### DATA SHOWN

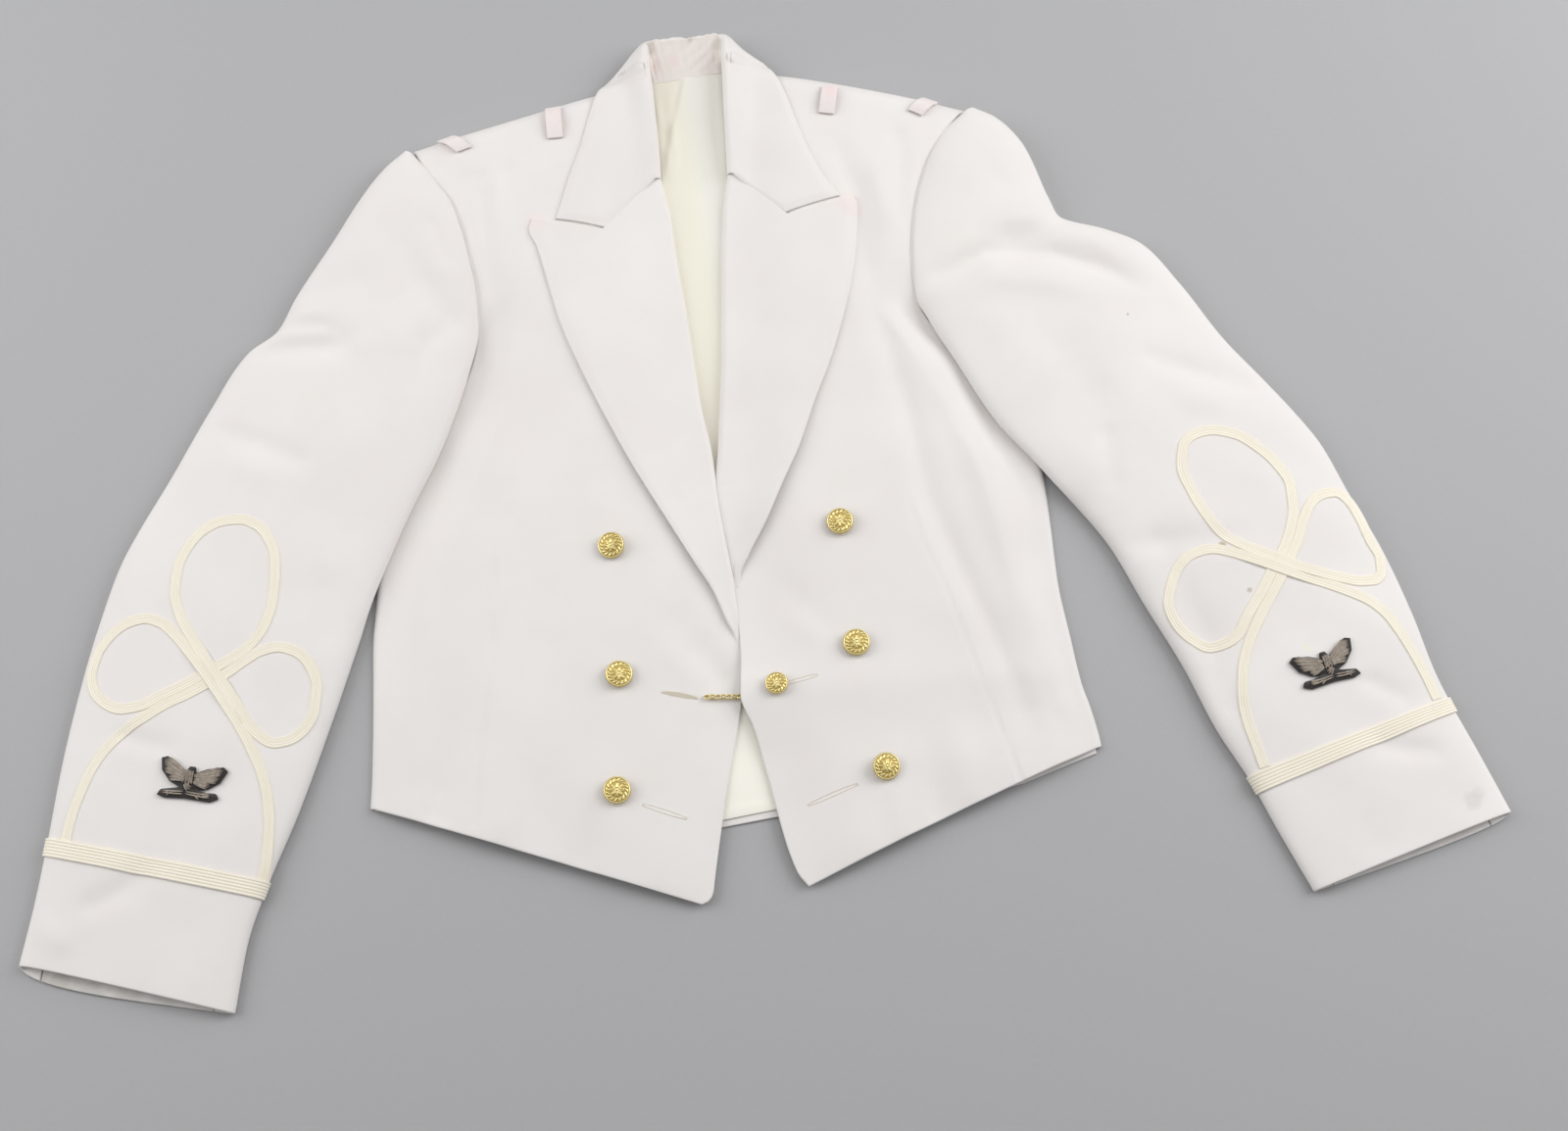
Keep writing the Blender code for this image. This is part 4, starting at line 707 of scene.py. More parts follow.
# How far each lapel's edge stands off the chest: the share of its length, and the lift
STAND_OFF_RIGHT = ((0, 0), (0.3, 0.3), (0.5, 1.6), (0.7, 3.0), (0.82, 2.8), (0.93, 0.8), (1, 0))
STAND_OFF_LEFT = ((0, 0), (0.35, 0.2), (0.55, 1.4), (0.78, 4.6), (0.92, 1.8), (1, 0))


class Ground:
    """The highest of some upper surfaces, kept in plan cells a millimetre wide."""

    def __init__(self, *surfaces):
        points = np.concatenate([self.between(each).reshape(-1, 3) for each in surfaces])
        self.low = points[:, :2].min(axis=0) - 8
        size = np.ceil(points[:, :2].max(axis=0) + 8 - self.low).astype(int) + 1
        self.field = np.full(size, -1.0)
        cell = np.round(points[:, :2] - self.low).astype(int)
        np.maximum.at(self.field, (cell[:, 0], cell[:, 1]), points[:, 2])
        for _ in range(2):
            self.field = np.where(self.field < -0.5, self.around(np.maximum.reduce), self.field)
        for _ in range(2):
            known = self.field > -0.5
            total = self.around(np.add.reduce, np.where(known, self.field, 0))
            count = self.around(np.add.reduce, known.astype(float))
            self.field = np.where(known, total / np.maximum(count, 1), self.field)

    @staticmethod
    def between(grid, times=6):
        """A grid with more points on the straight lines between its own."""
        for axis in (0, 1):
            at = np.linspace(0, grid.shape[axis] - 1, (grid.shape[axis] - 1) * times + 1)
            low = np.minimum(at.astype(int), grid.shape[axis] - 2)
            first, second = np.take(grid, low, axis), np.take(grid, low + 1, axis)
            share = (at - low).reshape((-1, 1, 1) if axis == 0 else (1, -1, 1))
            grid = first + (second - first) * share
        return grid

    def around(self, rule, field=None):
        """Each cell joined by a rule with the eight cells round it."""
        outside = -1.0 if field is None else 0
        field = np.pad(self.field if field is None else field, 1, constant_values=outside)
        rows, columns = field.shape
        return rule([field[a:rows - 2 + a, b:columns - 2 + b] for a in range(3) for b in range(3)])

    def here(self, xy):
        """The height at plan points, straight between the cells."""
        at = np.clip(xy - self.low, 0, np.array(self.field.shape) - 1.001)
        cell = at.astype(int)
        i, j = cell[..., 0], cell[..., 1]
        t, s = np.moveaxis(at - cell, -1, 0)
        field = self.field
        return ((field[i, j] * (1 - t) + field[i + 1, j] * t) * (1 - s)
                + (field[i, j + 1] * (1 - t) + field[i + 1, j + 1] * t) * s)

    def heights(self, xy, spread=0.0):
        """The most within a spread of each plan point."""
        angles = np.arange(8) * math.pi / 4 if spread else ()
        ring = [np.array([math.cos(a), math.sin(a)]) * spread for a in angles]
        return np.maximum.reduce([self.here(xy)] + [self.here(xy + each) for each in ring])

    def laid(self, xy, out, spread=0.0, reach=2.5):
        """Plan points put on the surface and moved out square to it."""
        east, north = np.array([reach, 0.0]), np.array([0.0, reach])
        slope_x = (self.heights(xy + east) - self.heights(xy - east)) / (2 * reach)
        slope_y = (self.heights(xy + north) - self.heights(xy - north)) / (2 * reach)
        up = unit(np.stack([-np.clip(slope_x, -2, 2), -np.clip(slope_y, -2, 2),
                            np.ones_like(slope_x)], -1))
        on_it = np.concatenate([xy, self.heights(xy, spread)[..., None]], -1)
        return on_it + up * np.asarray(out)[..., None]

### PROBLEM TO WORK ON
Output the listing above word for word.

### SOLVED EXERCISE
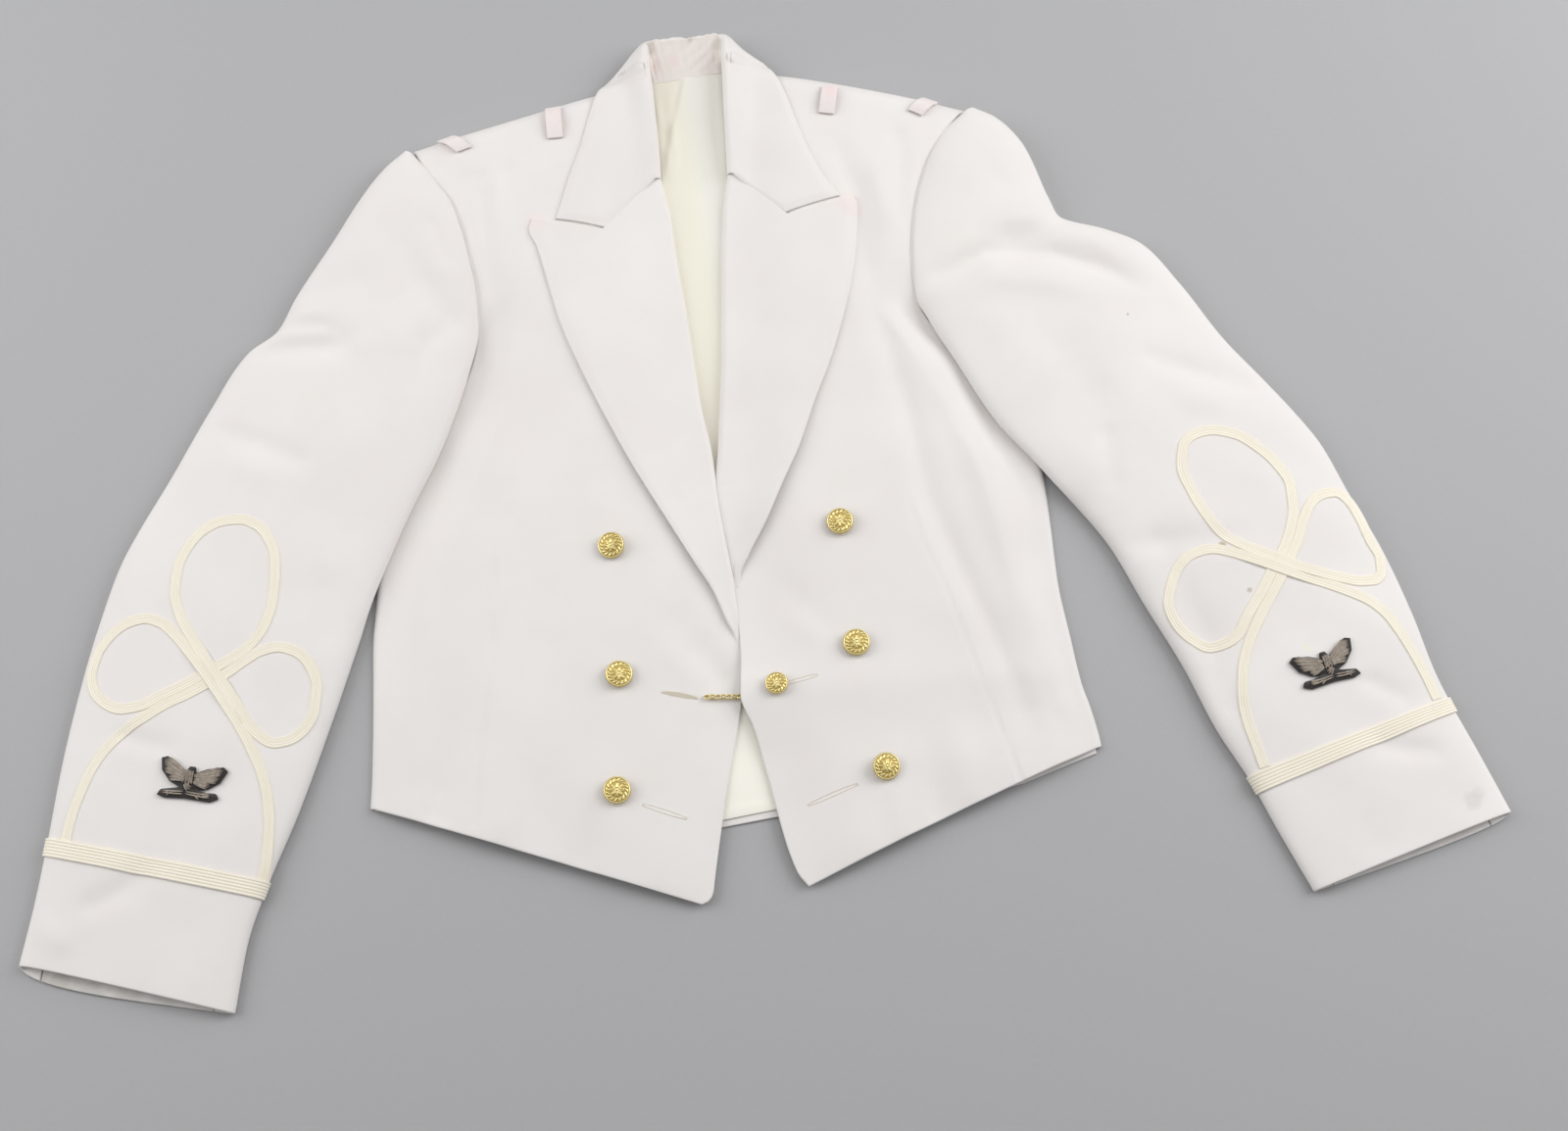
Keep writing the Blender code for this image. This is part 4, starting at line 707 of scene.py. More parts follow.
# How far each lapel's edge stands off the chest: the share of its length, and the lift
STAND_OFF_RIGHT = ((0, 0), (0.3, 0.3), (0.5, 1.6), (0.7, 3.0), (0.82, 2.8), (0.93, 0.8), (1, 0))
STAND_OFF_LEFT = ((0, 0), (0.35, 0.2), (0.55, 1.4), (0.78, 4.6), (0.92, 1.8), (1, 0))


class Ground:
    """The highest of some upper surfaces, kept in plan cells a millimetre wide."""

    def __init__(self, *surfaces):
        points = np.concatenate([self.between(each).reshape(-1, 3) for each in surfaces])
        self.low = points[:, :2].min(axis=0) - 8
        size = np.ceil(points[:, :2].max(axis=0) + 8 - self.low).astype(int) + 1
        self.field = np.full(size, -1.0)
        cell = np.round(points[:, :2] - self.low).astype(int)
        np.maximum.at(self.field, (cell[:, 0], cell[:, 1]), points[:, 2])
        for _ in range(2):
            self.field = np.where(self.field < -0.5, self.around(np.maximum.reduce), self.field)
        for _ in range(2):
            known = self.field > -0.5
            total = self.around(np.add.reduce, np.where(known, self.field, 0))
            count = self.around(np.add.reduce, known.astype(float))
            self.field = np.where(known, total / np.maximum(count, 1), self.field)

    @staticmethod
    def between(grid, times=6):
        """A grid with more points on the straight lines between its own."""
        for axis in (0, 1):
            at = np.linspace(0, grid.shape[axis] - 1, (grid.shape[axis] - 1) * times + 1)
            low = np.minimum(at.astype(int), grid.shape[axis] - 2)
            first, second = np.take(grid, low, axis), np.take(grid, low + 1, axis)
            share = (at - low).reshape((-1, 1, 1) if axis == 0 else (1, -1, 1))
            grid = first + (second - first) * share
        return grid

    def around(self, rule, field=None):
        """Each cell joined by a rule with the eight cells round it."""
        outside = -1.0 if field is None else 0
        field = np.pad(self.field if field is None else field, 1, constant_values=outside)
        rows, columns = field.shape
        return rule([field[a:rows - 2 + a, b:columns - 2 + b] for a in range(3) for b in range(3)])

    def here(self, xy):
        """The height at plan points, straight between the cells."""
        at = np.clip(xy - self.low, 0, np.array(self.field.shape) - 1.001)
        cell = at.astype(int)
        i, j = cell[..., 0], cell[..., 1]
        t, s = np.moveaxis(at - cell, -1, 0)
        field = self.field
        return ((field[i, j] * (1 - t) + field[i + 1, j] * t) * (1 - s)
                + (field[i, j + 1] * (1 - t) + field[i + 1, j + 1] * t) * s)

    def heights(self, xy, spread=0.0):
        """The most within a spread of each plan point."""
        angles = np.arange(8) * math.pi / 4 if spread else ()
        ring = [np.array([math.cos(a), math.sin(a)]) * spread for a in angles]
        return np.maximum.reduce([self.here(xy)] + [self.here(xy + each) for each in ring])

    def laid(self, xy, out, spread=0.0, reach=2.5):
        """Plan points put on the surface and moved out square to it."""
        east, north = np.array([reach, 0.0]), np.array([0.0, reach])
        slope_x = (self.heights(xy + east) - self.heights(xy - east)) / (2 * reach)
        slope_y = (self.heights(xy + north) - self.heights(xy - north)) / (2 * reach)
        up = unit(np.stack([-np.clip(slope_x, -2, 2), -np.clip(slope_y, -2, 2),
                            np.ones_like(slope_x)], -1))
        on_it = np.concatenate([xy, self.heights(xy, spread)[..., None]], -1)
        return on_it + up * np.asarray(out)[..., None]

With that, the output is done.